# Start of Dataset records
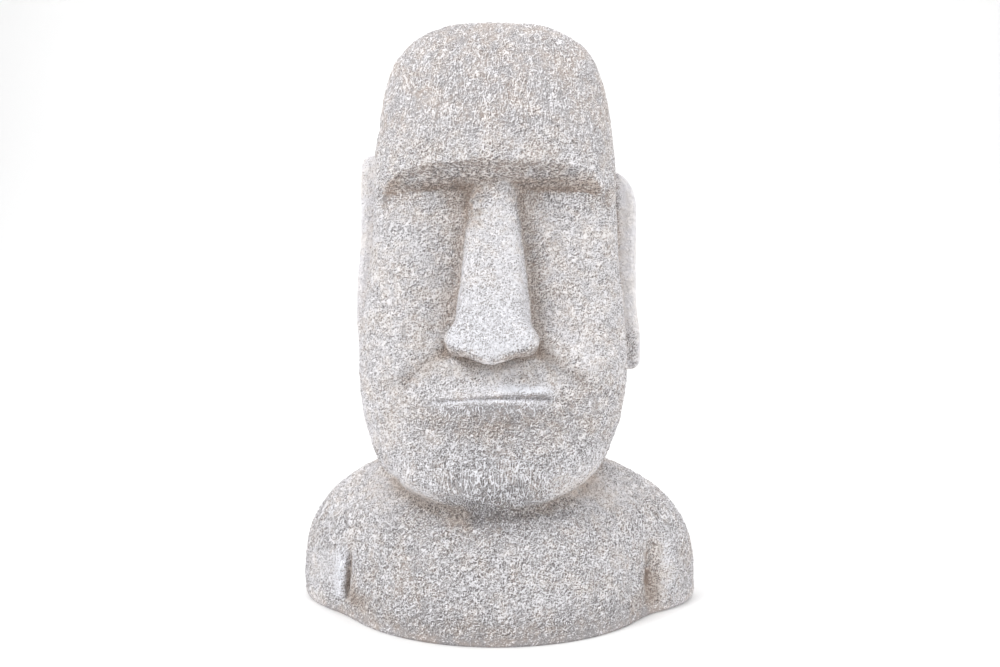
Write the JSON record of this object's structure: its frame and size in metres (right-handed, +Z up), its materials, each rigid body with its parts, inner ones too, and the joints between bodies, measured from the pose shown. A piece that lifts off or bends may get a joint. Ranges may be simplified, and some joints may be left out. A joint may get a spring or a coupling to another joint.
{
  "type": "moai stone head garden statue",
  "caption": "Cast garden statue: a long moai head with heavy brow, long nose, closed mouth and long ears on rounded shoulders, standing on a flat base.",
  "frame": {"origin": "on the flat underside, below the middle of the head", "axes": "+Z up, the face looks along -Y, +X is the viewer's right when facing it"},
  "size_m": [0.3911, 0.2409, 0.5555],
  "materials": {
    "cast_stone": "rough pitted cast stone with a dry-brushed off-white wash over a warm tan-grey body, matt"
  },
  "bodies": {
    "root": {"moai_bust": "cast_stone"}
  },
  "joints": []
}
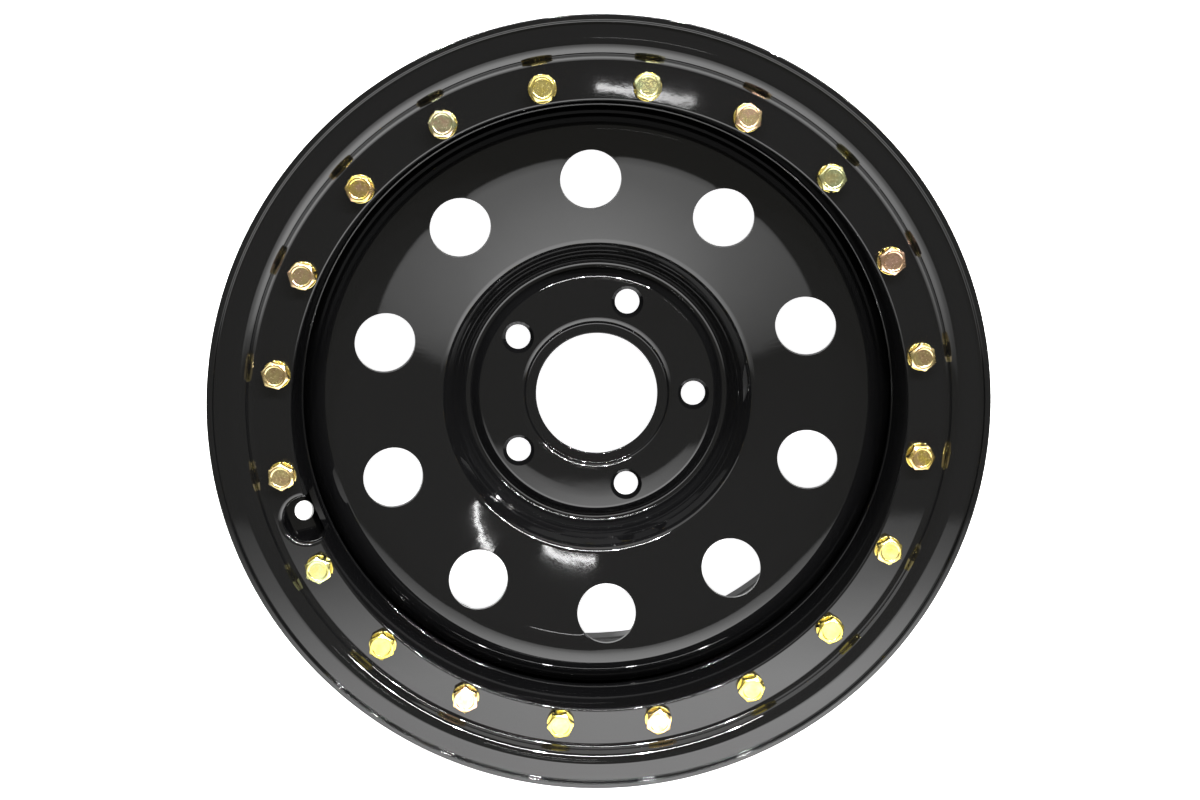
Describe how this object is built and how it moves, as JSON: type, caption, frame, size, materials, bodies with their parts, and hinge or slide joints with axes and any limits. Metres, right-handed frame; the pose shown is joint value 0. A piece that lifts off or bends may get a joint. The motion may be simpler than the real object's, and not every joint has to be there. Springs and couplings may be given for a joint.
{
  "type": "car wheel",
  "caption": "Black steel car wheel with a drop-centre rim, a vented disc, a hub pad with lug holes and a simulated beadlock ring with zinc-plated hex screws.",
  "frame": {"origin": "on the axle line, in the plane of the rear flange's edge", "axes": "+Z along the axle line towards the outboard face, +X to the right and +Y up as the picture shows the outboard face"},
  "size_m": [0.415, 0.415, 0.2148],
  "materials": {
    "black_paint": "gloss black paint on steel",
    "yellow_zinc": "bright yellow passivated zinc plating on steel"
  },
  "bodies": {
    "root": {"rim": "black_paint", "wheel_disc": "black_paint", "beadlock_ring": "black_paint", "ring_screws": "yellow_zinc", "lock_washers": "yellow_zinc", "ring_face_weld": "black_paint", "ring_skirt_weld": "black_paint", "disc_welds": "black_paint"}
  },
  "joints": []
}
# End of Dataset records
- **Written task**: Each line of the listing should be echoed back exactly.

- **Written solution**:
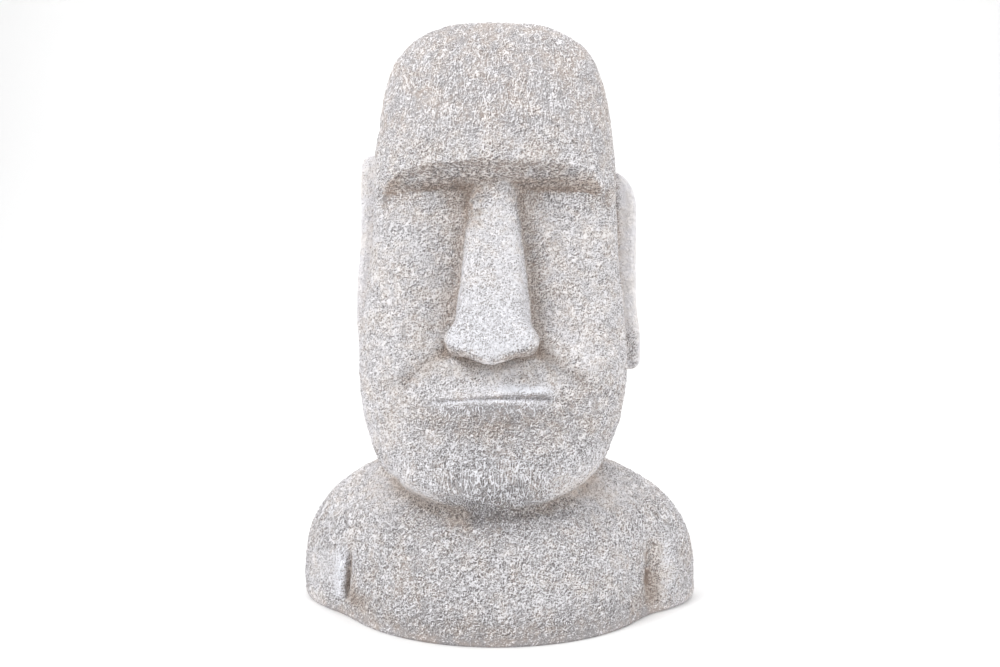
Write the JSON record of this object's structure: its frame and size in metres (right-handed, +Z up), its materials, each rigid body with its parts, inner ones too, and the joints between bodies, measured from the pose shown. A piece that lifts off or bends may get a joint. Ranges may be simplified, and some joints may be left out. A joint may get a spring or a coupling to another joint.
{
  "type": "moai stone head garden statue",
  "caption": "Cast garden statue: a long moai head with heavy brow, long nose, closed mouth and long ears on rounded shoulders, standing on a flat base.",
  "frame": {"origin": "on the flat underside, below the middle of the head", "axes": "+Z up, the face looks along -Y, +X is the viewer's right when facing it"},
  "size_m": [0.3911, 0.2409, 0.5555],
  "materials": {
    "cast_stone": "rough pitted cast stone with a dry-brushed off-white wash over a warm tan-grey body, matt"
  },
  "bodies": {
    "root": {"moai_bust": "cast_stone"}
  },
  "joints": []
}
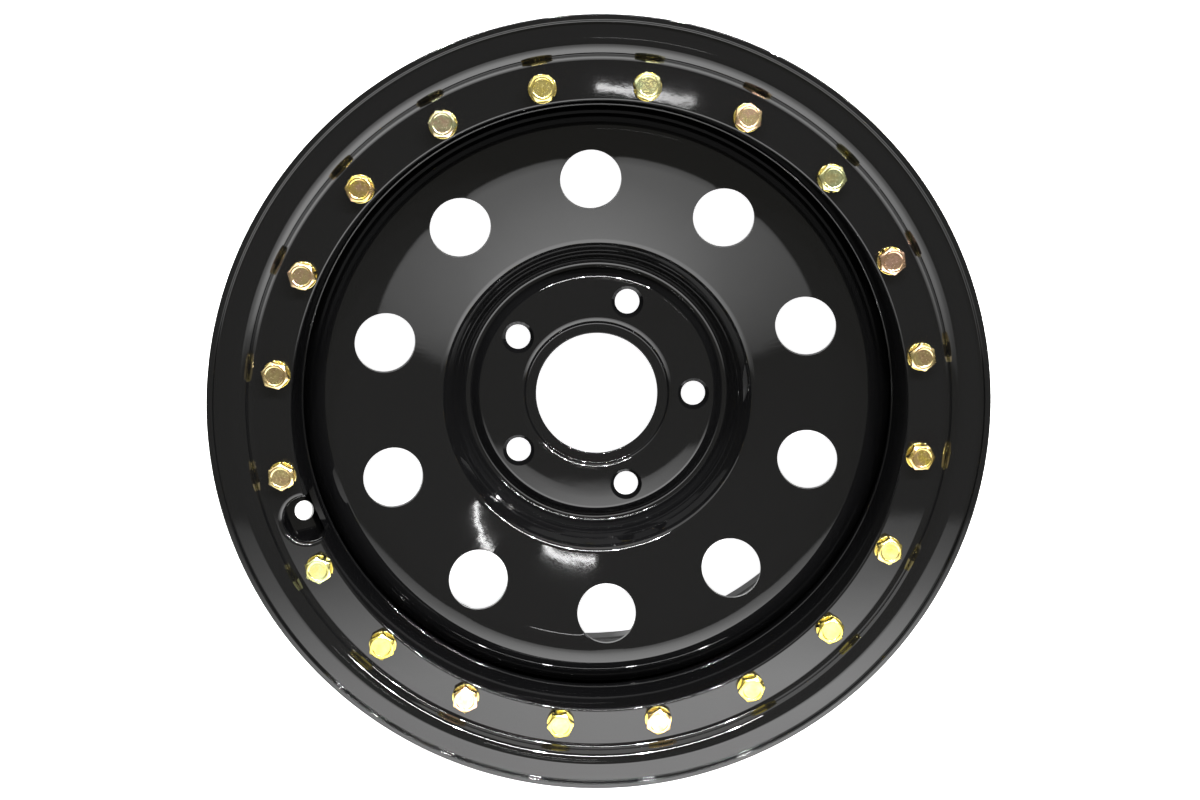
Describe how this object is built and how it moves, as JSON: type, caption, frame, size, materials, bodies with their parts, and hinge or slide joints with axes and any limits. Metres, right-handed frame; the pose shown is joint value 0. A piece that lifts off or bends may get a joint. The motion may be simpler than the real object's, and not every joint has to be there. Springs and couplings may be given for a joint.
{
  "type": "car wheel",
  "caption": "Black steel car wheel with a drop-centre rim, a vented disc, a hub pad with lug holes and a simulated beadlock ring with zinc-plated hex screws.",
  "frame": {"origin": "on the axle line, in the plane of the rear flange's edge", "axes": "+Z along the axle line towards the outboard face, +X to the right and +Y up as the picture shows the outboard face"},
  "size_m": [0.415, 0.415, 0.2148],
  "materials": {
    "black_paint": "gloss black paint on steel",
    "yellow_zinc": "bright yellow passivated zinc plating on steel"
  },
  "bodies": {
    "root": {"rim": "black_paint", "wheel_disc": "black_paint", "beadlock_ring": "black_paint", "ring_screws": "yellow_zinc", "lock_washers": "yellow_zinc", "ring_face_weld": "black_paint", "ring_skirt_weld": "black_paint", "disc_welds": "black_paint"}
  },
  "joints": []
}